PROVIDED DATA:
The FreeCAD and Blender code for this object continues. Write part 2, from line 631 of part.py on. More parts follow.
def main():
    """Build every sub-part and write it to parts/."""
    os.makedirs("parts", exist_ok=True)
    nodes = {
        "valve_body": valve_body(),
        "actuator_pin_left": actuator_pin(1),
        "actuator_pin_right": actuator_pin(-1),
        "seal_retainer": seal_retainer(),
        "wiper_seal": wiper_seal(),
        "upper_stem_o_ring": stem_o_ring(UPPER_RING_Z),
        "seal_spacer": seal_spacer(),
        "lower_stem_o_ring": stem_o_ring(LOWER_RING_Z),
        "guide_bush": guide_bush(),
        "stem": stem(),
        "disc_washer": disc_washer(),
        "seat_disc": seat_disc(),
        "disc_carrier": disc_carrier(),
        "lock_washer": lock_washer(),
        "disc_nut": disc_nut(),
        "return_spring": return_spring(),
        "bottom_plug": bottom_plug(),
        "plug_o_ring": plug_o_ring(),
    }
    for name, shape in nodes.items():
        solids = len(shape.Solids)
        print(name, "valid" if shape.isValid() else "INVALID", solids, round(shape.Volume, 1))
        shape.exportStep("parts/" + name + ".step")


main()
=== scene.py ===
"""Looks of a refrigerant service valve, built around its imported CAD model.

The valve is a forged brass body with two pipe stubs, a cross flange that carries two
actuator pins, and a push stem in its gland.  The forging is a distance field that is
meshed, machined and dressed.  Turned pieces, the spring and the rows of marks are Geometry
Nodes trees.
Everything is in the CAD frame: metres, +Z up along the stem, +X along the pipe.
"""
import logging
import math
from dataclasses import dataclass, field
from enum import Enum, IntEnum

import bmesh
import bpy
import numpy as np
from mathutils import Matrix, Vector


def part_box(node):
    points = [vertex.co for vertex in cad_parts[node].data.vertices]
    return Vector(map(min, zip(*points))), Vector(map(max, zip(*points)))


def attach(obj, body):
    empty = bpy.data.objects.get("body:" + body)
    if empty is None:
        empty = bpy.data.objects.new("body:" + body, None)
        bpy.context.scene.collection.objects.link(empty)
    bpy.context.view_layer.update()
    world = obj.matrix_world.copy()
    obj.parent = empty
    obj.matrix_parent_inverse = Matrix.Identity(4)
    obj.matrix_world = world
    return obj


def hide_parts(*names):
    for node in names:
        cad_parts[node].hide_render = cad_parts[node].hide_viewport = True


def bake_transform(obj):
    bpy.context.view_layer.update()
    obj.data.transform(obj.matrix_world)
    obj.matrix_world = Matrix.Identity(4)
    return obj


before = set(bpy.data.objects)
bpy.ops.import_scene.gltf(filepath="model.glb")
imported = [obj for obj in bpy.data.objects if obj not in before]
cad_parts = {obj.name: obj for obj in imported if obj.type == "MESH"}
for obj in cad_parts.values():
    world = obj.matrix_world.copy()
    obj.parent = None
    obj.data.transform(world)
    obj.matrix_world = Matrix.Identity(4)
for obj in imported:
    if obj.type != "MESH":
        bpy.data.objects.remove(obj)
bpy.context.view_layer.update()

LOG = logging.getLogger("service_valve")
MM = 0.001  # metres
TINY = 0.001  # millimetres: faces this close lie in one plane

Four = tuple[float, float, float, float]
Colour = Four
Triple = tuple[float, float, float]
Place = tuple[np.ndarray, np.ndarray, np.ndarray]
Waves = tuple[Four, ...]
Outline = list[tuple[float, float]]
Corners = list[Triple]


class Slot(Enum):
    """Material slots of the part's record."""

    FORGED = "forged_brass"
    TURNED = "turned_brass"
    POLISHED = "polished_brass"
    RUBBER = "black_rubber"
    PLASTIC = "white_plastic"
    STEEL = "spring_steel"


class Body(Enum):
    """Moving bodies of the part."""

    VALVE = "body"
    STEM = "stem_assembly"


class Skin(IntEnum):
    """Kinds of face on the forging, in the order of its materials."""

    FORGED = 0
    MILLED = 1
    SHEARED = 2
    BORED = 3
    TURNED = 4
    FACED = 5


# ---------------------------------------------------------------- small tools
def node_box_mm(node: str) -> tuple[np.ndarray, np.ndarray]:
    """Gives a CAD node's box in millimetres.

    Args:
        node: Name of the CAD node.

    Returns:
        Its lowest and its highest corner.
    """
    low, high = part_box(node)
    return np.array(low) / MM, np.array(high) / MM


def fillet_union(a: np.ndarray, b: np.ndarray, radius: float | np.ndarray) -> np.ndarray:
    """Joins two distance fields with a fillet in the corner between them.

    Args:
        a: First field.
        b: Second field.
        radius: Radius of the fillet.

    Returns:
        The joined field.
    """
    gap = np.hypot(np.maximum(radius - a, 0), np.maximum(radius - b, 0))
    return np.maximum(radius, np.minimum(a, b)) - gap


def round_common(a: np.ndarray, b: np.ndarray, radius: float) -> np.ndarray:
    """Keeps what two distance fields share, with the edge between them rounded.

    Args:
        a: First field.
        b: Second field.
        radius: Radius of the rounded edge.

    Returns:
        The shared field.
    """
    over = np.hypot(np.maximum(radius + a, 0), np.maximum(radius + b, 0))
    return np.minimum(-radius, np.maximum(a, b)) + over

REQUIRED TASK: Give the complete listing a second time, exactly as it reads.

THE COMPLETED TASK:
The FreeCAD and Blender code for this object continues. Write part 2, from line 631 of part.py on. More parts follow.
def main():
    """Build every sub-part and write it to parts/."""
    os.makedirs("parts", exist_ok=True)
    nodes = {
        "valve_body": valve_body(),
        "actuator_pin_left": actuator_pin(1),
        "actuator_pin_right": actuator_pin(-1),
        "seal_retainer": seal_retainer(),
        "wiper_seal": wiper_seal(),
        "upper_stem_o_ring": stem_o_ring(UPPER_RING_Z),
        "seal_spacer": seal_spacer(),
        "lower_stem_o_ring": stem_o_ring(LOWER_RING_Z),
        "guide_bush": guide_bush(),
        "stem": stem(),
        "disc_washer": disc_washer(),
        "seat_disc": seat_disc(),
        "disc_carrier": disc_carrier(),
        "lock_washer": lock_washer(),
        "disc_nut": disc_nut(),
        "return_spring": return_spring(),
        "bottom_plug": bottom_plug(),
        "plug_o_ring": plug_o_ring(),
    }
    for name, shape in nodes.items():
        solids = len(shape.Solids)
        print(name, "valid" if shape.isValid() else "INVALID", solids, round(shape.Volume, 1))
        shape.exportStep("parts/" + name + ".step")


main()
=== scene.py ===
"""Looks of a refrigerant service valve, built around its imported CAD model.

The valve is a forged brass body with two pipe stubs, a cross flange that carries two
actuator pins, and a push stem in its gland.  The forging is a distance field that is
meshed, machined and dressed.  Turned pieces, the spring and the rows of marks are Geometry
Nodes trees.
Everything is in the CAD frame: metres, +Z up along the stem, +X along the pipe.
"""
import logging
import math
from dataclasses import dataclass, field
from enum import Enum, IntEnum

import bmesh
import bpy
import numpy as np
from mathutils import Matrix, Vector


def part_box(node):
    points = [vertex.co for vertex in cad_parts[node].data.vertices]
    return Vector(map(min, zip(*points))), Vector(map(max, zip(*points)))


def attach(obj, body):
    empty = bpy.data.objects.get("body:" + body)
    if empty is None:
        empty = bpy.data.objects.new("body:" + body, None)
        bpy.context.scene.collection.objects.link(empty)
    bpy.context.view_layer.update()
    world = obj.matrix_world.copy()
    obj.parent = empty
    obj.matrix_parent_inverse = Matrix.Identity(4)
    obj.matrix_world = world
    return obj


def hide_parts(*names):
    for node in names:
        cad_parts[node].hide_render = cad_parts[node].hide_viewport = True


def bake_transform(obj):
    bpy.context.view_layer.update()
    obj.data.transform(obj.matrix_world)
    obj.matrix_world = Matrix.Identity(4)
    return obj


before = set(bpy.data.objects)
bpy.ops.import_scene.gltf(filepath="model.glb")
imported = [obj for obj in bpy.data.objects if obj not in before]
cad_parts = {obj.name: obj for obj in imported if obj.type == "MESH"}
for obj in cad_parts.values():
    world = obj.matrix_world.copy()
    obj.parent = None
    obj.data.transform(world)
    obj.matrix_world = Matrix.Identity(4)
for obj in imported:
    if obj.type != "MESH":
        bpy.data.objects.remove(obj)
bpy.context.view_layer.update()

LOG = logging.getLogger("service_valve")
MM = 0.001  # metres
TINY = 0.001  # millimetres: faces this close lie in one plane

Four = tuple[float, float, float, float]
Colour = Four
Triple = tuple[float, float, float]
Place = tuple[np.ndarray, np.ndarray, np.ndarray]
Waves = tuple[Four, ...]
Outline = list[tuple[float, float]]
Corners = list[Triple]


class Slot(Enum):
    """Material slots of the part's record."""

    FORGED = "forged_brass"
    TURNED = "turned_brass"
    POLISHED = "polished_brass"
    RUBBER = "black_rubber"
    PLASTIC = "white_plastic"
    STEEL = "spring_steel"


class Body(Enum):
    """Moving bodies of the part."""

    VALVE = "body"
    STEM = "stem_assembly"


class Skin(IntEnum):
    """Kinds of face on the forging, in the order of its materials."""

    FORGED = 0
    MILLED = 1
    SHEARED = 2
    BORED = 3
    TURNED = 4
    FACED = 5


# ---------------------------------------------------------------- small tools
def node_box_mm(node: str) -> tuple[np.ndarray, np.ndarray]:
    """Gives a CAD node's box in millimetres.

    Args:
        node: Name of the CAD node.

    Returns:
        Its lowest and its highest corner.
    """
    low, high = part_box(node)
    return np.array(low) / MM, np.array(high) / MM


def fillet_union(a: np.ndarray, b: np.ndarray, radius: float | np.ndarray) -> np.ndarray:
    """Joins two distance fields with a fillet in the corner between them.

    Args:
        a: First field.
        b: Second field.
        radius: Radius of the fillet.

    Returns:
        The joined field.
    """
    gap = np.hypot(np.maximum(radius - a, 0), np.maximum(radius - b, 0))
    return np.maximum(radius, np.minimum(a, b)) - gap


def round_common(a: np.ndarray, b: np.ndarray, radius: float) -> np.ndarray:
    """Keeps what two distance fields share, with the edge between them rounded.

    Args:
        a: First field.
        b: Second field.
        radius: Radius of the rounded edge.

    Returns:
        The shared field.
    """
    over = np.hypot(np.maximum(radius + a, 0), np.maximum(radius + b, 0))
    return np.minimum(-radius, np.maximum(a, b)) + over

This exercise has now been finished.